Never Take Off

Zhu Jia

朱加

Production date
2002

Object Detail


Media
video (black and white, sound)
Measurements
8 min 57 sec
Notes
Like the Japanese film director Ozu, whom he admires, Zhu focused on the everyday, on apparently banal repeated actions that provide glimpses of a deeper truth. In one instance, he placed a video camera inside a refrigerator to record its constant opening and closing, in another he projected an image of a goldfish on the floor, flapping helplessly as if out of water. Chinese artists at this time were reading the French theorists Foucault and Derrida, and questioning notions of objective truth, a heretical stance in the eyes of the Chinese Communist Party.
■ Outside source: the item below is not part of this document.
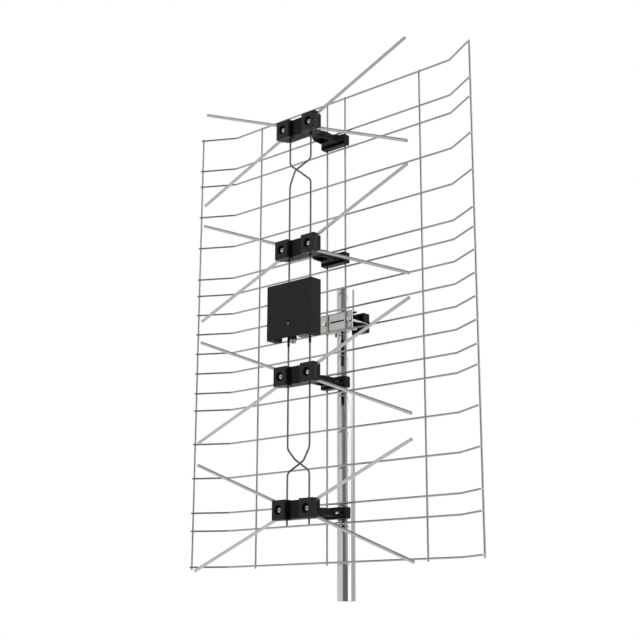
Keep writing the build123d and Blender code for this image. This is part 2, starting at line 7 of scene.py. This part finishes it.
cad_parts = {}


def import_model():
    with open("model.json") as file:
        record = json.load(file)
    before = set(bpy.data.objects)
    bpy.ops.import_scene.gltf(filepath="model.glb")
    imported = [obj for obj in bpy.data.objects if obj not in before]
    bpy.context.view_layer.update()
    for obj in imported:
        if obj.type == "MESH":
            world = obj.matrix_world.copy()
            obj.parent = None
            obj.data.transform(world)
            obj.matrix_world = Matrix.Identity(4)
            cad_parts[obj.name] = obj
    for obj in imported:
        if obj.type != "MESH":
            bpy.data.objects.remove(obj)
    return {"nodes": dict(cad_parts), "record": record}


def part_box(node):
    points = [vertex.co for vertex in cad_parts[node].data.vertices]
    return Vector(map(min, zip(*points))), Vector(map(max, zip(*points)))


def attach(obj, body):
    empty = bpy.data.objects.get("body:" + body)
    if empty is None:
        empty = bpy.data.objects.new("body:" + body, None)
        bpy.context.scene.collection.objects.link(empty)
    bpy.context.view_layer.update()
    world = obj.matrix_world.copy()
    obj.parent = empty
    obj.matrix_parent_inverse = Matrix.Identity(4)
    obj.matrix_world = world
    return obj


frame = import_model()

# Bolt and socket threads, in metres
bolt_r = 0.0020
bolt_pitch = 0.0007
bolt_crest = 0.00011
bolt_head_half = 0.0035       # half the head's width across flats
bolt_tip_chamfer = 0.0006
socket_r = 0.00476
socket_pitch = 0.00079
socket_crest = 0.00014
socket_mouth_edge = 0.0003    # plain edge below the socket's thread
socket_thread_length = 0.0044
flank_half = 0.42             # half the ridge's foot, as a share of the pitch
foot_sink = 0.3               # the foot's depth below the shank, as a share of the crest

# Weld nuggets on the reflector
wire_r = 0.0015
nugget_r = 0.00165
nugget_r_swing = 0.0002       # each nugget's radius differs by up to this much
row_phase = 7.3               # what sets one nugget's radius apart from the next: by row
post_phase = 210.0            # and by the upright's place, per metre
nugget_half_t = 0.0008
nugget_rings = 5
nugget_spokes = 10
edge_lean = math.radians(29)  # the wings' lean, for the nuggets on the edge uprights
rod_count = 18

# The photograph's camera
view_azimuth = math.radians(41.58)
view_elevation = math.radians(-14.33)
view_roll = math.radians(0.15)
view_place = Vector((1.2167, -1.4340, -0.0366))
lens_mm = 67.35
sensor_mm = 36.0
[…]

Zhu Jia, however, credits Chao Yuen Ren, the Chinese/American linguist, phonologist, poet and composer, as a significant influence on his ideas about meaning and language, and on his creation of non-narrative time-based works. In Never Take Off (2002), for example, a Boeing 747 circles on the runway, an endlessly prolonged moment of mixed anxiety and boredom, familiar to anyone who has experienced an airline delay, and a compelling symbol of the modern condition. These passengers are going nowhere –– Zhu Jia’s not-so-subtle metaphor for China’s political situation.